以下の疾患の特徴が認められる場合にはご相談ください。
自閉症スペクトラム障害(ASD)とは
コミュニケーションの課題、対人面の課題、こだわり、感覚過敏などにより集団生活で困難を生じる障害です。コミュニケーションとは、お互いにイマジネーションを共有することで成立するものですが、そのイマジネーションが周囲と一致しないためにコミュニケーション上のズレが生じてしまうのです。明らかにうまくコニュニケーションが取れないお子さんだけでなく、コミュニケーションをとっているように見えて、言葉を字義通りに受け止めている、行間が読み取れない、対人距離がうまく保てない(近すぎる)といった症状も見られます。
集団生活の中でうまく協調できないことがありますが、実は本人なりの理屈があるのです。ただそれは周りには理解できないので「問題児」として見られてしまうことがあります。
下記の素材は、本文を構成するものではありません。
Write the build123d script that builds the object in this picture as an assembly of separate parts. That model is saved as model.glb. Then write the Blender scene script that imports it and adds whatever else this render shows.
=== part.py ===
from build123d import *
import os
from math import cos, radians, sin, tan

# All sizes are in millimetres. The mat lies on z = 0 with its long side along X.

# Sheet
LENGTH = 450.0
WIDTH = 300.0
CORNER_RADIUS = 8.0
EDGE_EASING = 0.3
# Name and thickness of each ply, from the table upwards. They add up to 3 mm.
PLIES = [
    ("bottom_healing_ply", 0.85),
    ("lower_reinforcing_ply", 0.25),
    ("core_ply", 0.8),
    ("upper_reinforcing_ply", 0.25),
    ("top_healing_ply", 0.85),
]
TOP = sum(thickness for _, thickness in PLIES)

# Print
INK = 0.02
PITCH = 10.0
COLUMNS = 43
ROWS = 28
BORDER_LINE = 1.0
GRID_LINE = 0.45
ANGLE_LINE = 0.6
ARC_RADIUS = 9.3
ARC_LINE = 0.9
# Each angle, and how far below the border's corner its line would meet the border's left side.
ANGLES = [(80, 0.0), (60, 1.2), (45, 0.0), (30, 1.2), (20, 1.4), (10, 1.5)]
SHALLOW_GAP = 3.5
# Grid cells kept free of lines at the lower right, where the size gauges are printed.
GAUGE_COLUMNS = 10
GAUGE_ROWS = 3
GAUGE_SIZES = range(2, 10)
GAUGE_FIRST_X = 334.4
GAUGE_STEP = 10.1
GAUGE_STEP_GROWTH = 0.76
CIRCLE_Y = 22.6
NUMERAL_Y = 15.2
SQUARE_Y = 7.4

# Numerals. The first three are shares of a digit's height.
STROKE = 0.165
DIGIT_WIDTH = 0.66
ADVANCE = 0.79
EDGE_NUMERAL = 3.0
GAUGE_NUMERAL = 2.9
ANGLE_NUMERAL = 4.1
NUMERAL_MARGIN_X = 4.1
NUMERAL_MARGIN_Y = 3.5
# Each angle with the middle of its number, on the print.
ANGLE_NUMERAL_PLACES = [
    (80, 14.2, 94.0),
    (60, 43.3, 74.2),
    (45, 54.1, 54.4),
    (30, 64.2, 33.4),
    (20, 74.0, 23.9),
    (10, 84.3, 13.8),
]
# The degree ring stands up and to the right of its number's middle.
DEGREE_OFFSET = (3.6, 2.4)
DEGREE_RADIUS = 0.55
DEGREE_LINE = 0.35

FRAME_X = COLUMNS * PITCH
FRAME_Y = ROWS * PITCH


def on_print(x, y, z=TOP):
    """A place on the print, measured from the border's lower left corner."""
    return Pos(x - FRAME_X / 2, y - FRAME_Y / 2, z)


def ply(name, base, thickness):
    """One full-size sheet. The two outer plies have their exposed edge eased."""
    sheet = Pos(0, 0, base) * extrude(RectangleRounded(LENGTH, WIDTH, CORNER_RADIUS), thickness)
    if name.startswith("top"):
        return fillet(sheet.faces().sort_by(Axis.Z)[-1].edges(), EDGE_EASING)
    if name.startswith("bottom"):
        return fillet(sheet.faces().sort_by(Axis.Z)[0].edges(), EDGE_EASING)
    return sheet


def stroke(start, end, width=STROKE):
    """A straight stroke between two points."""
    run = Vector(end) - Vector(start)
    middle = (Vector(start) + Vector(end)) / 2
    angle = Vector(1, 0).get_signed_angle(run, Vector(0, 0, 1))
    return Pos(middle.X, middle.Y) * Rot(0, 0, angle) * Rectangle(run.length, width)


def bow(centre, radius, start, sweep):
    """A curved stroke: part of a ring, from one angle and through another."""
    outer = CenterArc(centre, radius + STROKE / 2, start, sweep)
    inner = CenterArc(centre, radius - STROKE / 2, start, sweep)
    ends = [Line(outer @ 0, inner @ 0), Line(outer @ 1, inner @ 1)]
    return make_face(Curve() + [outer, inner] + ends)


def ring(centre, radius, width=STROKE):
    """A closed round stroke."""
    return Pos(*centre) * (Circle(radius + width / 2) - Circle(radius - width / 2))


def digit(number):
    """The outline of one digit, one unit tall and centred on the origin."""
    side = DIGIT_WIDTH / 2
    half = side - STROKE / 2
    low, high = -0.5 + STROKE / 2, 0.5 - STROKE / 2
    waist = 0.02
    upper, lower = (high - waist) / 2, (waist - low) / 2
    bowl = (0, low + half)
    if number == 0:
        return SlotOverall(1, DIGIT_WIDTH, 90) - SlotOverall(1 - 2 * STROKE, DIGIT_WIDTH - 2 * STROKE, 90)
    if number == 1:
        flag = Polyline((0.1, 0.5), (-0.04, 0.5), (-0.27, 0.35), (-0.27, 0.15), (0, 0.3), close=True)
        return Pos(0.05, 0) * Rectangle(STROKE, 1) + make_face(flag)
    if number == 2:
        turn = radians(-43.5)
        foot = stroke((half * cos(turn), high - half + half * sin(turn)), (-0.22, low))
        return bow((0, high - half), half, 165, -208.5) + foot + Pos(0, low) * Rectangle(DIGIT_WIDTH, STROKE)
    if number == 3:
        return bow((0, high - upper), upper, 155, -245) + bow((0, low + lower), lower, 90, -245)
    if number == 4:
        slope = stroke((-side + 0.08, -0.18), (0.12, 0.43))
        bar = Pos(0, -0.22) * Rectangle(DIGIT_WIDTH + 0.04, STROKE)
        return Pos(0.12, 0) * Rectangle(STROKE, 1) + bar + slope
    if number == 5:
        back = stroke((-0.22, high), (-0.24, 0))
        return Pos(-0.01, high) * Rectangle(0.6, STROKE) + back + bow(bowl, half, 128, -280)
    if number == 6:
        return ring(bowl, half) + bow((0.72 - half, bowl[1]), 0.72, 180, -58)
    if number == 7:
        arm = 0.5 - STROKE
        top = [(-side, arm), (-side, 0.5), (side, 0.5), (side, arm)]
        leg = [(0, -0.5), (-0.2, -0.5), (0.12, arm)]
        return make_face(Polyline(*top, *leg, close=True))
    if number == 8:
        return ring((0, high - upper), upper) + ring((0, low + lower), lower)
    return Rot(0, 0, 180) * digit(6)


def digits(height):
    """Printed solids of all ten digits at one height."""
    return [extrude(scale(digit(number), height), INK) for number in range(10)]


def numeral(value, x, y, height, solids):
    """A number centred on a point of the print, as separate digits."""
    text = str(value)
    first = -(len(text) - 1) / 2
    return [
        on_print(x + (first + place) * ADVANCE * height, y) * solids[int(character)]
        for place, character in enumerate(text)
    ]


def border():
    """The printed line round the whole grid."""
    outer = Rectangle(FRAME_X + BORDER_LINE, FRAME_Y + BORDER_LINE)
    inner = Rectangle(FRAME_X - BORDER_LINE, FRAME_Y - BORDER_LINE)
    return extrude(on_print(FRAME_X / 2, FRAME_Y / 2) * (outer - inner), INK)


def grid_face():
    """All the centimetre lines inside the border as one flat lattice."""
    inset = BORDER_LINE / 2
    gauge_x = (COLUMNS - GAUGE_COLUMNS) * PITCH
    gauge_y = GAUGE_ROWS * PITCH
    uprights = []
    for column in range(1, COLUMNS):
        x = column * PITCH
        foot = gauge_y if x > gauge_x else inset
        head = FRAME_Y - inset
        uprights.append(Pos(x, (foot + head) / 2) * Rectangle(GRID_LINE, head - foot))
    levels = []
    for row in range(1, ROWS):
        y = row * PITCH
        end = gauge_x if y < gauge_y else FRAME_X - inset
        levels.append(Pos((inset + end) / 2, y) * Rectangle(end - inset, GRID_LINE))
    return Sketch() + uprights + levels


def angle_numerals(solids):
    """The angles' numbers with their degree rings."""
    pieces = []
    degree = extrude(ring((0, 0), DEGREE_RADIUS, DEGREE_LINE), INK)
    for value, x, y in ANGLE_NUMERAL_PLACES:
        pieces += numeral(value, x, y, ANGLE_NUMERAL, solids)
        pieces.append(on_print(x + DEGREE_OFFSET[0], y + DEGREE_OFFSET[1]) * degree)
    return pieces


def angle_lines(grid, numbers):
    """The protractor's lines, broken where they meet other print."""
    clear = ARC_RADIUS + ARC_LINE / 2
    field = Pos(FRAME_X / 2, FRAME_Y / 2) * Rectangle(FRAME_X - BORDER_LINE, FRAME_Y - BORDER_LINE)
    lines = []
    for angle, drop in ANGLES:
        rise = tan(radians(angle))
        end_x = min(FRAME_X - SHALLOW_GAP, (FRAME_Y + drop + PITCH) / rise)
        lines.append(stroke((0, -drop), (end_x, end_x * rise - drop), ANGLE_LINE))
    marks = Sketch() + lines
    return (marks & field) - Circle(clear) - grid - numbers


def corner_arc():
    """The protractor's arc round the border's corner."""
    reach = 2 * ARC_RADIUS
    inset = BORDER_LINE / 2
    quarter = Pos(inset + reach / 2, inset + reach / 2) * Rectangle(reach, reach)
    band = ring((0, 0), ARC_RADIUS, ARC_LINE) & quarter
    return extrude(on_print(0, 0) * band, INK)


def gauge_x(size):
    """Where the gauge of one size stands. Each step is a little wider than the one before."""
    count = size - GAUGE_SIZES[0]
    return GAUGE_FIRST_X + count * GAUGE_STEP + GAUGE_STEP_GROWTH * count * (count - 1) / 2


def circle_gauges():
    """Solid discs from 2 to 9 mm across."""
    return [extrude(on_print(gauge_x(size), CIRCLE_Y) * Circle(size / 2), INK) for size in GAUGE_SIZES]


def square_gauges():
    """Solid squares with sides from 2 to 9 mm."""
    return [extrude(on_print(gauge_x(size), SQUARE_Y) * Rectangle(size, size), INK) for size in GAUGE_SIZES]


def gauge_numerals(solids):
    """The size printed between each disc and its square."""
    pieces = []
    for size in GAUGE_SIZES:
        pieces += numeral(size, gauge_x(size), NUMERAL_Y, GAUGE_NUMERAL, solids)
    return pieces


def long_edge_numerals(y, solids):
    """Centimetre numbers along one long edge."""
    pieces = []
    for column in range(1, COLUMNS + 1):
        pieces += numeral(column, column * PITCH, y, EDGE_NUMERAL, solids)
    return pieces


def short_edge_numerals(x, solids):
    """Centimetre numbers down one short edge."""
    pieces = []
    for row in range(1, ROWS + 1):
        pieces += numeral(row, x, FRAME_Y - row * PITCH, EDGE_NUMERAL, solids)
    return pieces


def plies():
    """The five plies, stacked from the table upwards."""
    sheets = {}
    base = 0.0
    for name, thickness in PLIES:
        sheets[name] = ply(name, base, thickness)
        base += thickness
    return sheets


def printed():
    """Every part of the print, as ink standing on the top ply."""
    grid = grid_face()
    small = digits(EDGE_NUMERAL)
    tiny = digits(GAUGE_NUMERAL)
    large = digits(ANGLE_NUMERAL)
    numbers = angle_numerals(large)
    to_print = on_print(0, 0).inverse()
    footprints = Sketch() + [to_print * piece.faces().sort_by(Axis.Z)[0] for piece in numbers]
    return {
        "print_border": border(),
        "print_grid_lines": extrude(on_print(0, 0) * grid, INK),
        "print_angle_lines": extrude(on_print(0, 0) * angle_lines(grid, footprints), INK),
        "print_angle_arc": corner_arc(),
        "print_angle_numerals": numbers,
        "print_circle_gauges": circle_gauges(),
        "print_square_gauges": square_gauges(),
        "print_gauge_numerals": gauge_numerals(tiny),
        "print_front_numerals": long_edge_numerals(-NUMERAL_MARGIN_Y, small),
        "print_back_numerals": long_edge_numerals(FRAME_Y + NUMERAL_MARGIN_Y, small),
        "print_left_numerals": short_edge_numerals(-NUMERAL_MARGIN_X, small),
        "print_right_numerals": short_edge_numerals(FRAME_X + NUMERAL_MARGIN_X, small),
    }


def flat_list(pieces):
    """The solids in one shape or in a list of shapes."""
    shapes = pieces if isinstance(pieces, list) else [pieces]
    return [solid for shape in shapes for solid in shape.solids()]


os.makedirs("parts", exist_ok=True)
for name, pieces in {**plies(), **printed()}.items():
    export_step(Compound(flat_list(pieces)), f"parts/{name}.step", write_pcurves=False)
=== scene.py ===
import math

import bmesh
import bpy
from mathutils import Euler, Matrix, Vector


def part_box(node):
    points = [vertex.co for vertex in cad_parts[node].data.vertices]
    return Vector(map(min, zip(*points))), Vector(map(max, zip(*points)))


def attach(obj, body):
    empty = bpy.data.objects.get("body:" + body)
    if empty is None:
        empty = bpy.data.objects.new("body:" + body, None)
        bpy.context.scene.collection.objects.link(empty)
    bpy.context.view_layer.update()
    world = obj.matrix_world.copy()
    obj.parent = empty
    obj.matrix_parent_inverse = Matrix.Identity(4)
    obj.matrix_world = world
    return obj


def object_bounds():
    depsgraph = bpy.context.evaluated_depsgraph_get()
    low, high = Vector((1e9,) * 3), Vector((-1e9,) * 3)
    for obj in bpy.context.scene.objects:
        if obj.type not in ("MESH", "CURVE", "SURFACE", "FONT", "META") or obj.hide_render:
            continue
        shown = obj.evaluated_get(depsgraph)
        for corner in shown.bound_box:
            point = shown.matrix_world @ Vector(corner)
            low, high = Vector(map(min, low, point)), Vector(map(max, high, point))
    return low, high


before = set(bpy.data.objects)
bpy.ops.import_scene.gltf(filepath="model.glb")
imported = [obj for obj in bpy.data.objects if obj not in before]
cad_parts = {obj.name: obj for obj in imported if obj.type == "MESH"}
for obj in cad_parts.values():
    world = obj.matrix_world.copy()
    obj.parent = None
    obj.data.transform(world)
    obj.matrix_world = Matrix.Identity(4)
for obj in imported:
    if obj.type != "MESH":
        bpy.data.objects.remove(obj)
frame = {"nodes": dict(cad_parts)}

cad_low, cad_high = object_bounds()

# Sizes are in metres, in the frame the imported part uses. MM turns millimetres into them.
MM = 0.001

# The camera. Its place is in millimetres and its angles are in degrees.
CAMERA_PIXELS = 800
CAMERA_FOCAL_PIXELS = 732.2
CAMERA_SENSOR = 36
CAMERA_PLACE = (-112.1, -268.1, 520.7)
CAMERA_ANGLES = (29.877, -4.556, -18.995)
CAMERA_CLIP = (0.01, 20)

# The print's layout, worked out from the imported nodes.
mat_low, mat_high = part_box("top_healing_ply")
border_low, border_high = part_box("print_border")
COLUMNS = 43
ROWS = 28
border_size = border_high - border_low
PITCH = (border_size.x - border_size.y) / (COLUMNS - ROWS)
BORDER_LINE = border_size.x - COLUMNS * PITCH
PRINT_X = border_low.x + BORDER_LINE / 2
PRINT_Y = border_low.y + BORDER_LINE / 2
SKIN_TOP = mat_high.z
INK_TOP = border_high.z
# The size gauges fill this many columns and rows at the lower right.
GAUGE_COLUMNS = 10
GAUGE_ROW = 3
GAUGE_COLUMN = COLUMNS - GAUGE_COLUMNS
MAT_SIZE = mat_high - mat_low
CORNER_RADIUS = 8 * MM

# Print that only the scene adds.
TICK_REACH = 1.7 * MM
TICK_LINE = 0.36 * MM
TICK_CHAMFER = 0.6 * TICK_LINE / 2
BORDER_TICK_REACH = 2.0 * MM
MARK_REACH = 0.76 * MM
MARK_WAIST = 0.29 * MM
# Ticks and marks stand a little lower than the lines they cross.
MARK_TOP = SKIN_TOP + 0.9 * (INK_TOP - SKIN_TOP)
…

また、俗にいう「HSC(Highly Sensitive Child)=繊細なお子さん」は、集団生活はうまくこなせている(ように見える)ことが多いのでASDと区別されていますが、実は頭の中で起こっていることはASDのお子さんと同じです。イマジネーションが周りとズレることで多くのお子さんにはなんてことないことが不安の引き金になり、それが無意識のストレスとなります。そして「空気を読む」ことに必死になり、疲労が蓄積してしまうのです。まずは周囲の特性理解、環境調整が必須になります。親御さんの困り感や本人の理解力などを加味しながら、必要に応じてカウンセリングなども行います。不安が強い、感覚過敏がある、イライラが強くなるなどがみられる場合は薬物療法を行うこともあります。
しかしASDには、こだわりの部分を突き詰める力があったり、多くの人が閃かないような発想を持てたりといった良い特徴もあるので、良い部分は尊重し「その子らしさ」をみんなで応援できると良いですね。
注意欠陥多動障害(ADHD)とは
多動、衝動、不注意などを認める疾患です。注意のコントロール、姿勢のコントロール、気持ちのコントロールが苦手なために集団生活や学習において困難さを認める障害です。具体的には、落ち着きがない、忘れ物が多い、短期記憶が弱いために学習が積み上がりにくい、約束や指示を覚えていられない、整理整頓が苦手、などです。特に多動が強いお子さんは、集団の中でも統制が難しいために、ASDとともに「問題児」とみられがちです。また優先順位をつけることも苦手で、思い立ったらすぐに行動してしまう、やるべきことを後回しにして好きなことや目先の利益にとびつきやすいといった特徴もあり、周囲に迷惑をかけていないようみ見えても本人が困難さを抱えていることもしばしば見受けられます。
周囲の特性理解や環境調整(集中しやすい環境を整える)、必要に応じてカウンセリングなどを行います。怠けや親のしつけの問題ではなく、本人の脳の機能障害なので、叱責は効果がないどころか、二次傷害の併発リスクをあげることになりかねません。日本でも保険適応のある薬物療法もあるので、困難さが見受けられる場合には薬物治療も視野に入れます。もちろん合う合わない個人差があるので、合わない場合には中止すれば良いのです。
ADHDには、やりたいと思ったら行動を起こす力や、好きなことへの集中力の高さなど、伸ばしたい部分もたくさんあります。社会に出たら、うまくリマインドのツールを使うなど、自分なりの工夫ができるようになれるよう、応援をしていきたいものです。
学習障害
知能が平均水準であるにも関わらず、読み書きや計算などに困難さを認める障害です。根本的な原因は不明ですが、例えば同じ読み書きの障害でも、視覚処理に課題があるお子さん、音韻認知(文字と音の結びつき)に課題があるお子さん、手先のコントロールに課題があるお子さん、眼球運動に問題があるお子さんなど、様々です。どこに課題があるのかを見極め、お子さんに合わせた支援の仕方をカスタマイズしていく必要があります。
困難を認める分野においては、実年齢や学年よりもゆっくりなレベルになっても、本人のペースで学習を積み重ねられるような学習内容が望ましいです。学校では、周りのお子さんより負担を減らす工夫やアプリなどのツールを使った学習環境にするなどの調整も大切です。
ご家庭だけでなく学校側の理解も必要になってきますので、学校との連携もご希望あれば行います。また、受験の際に個別対応が必要になる場合には診断書を作成いたします。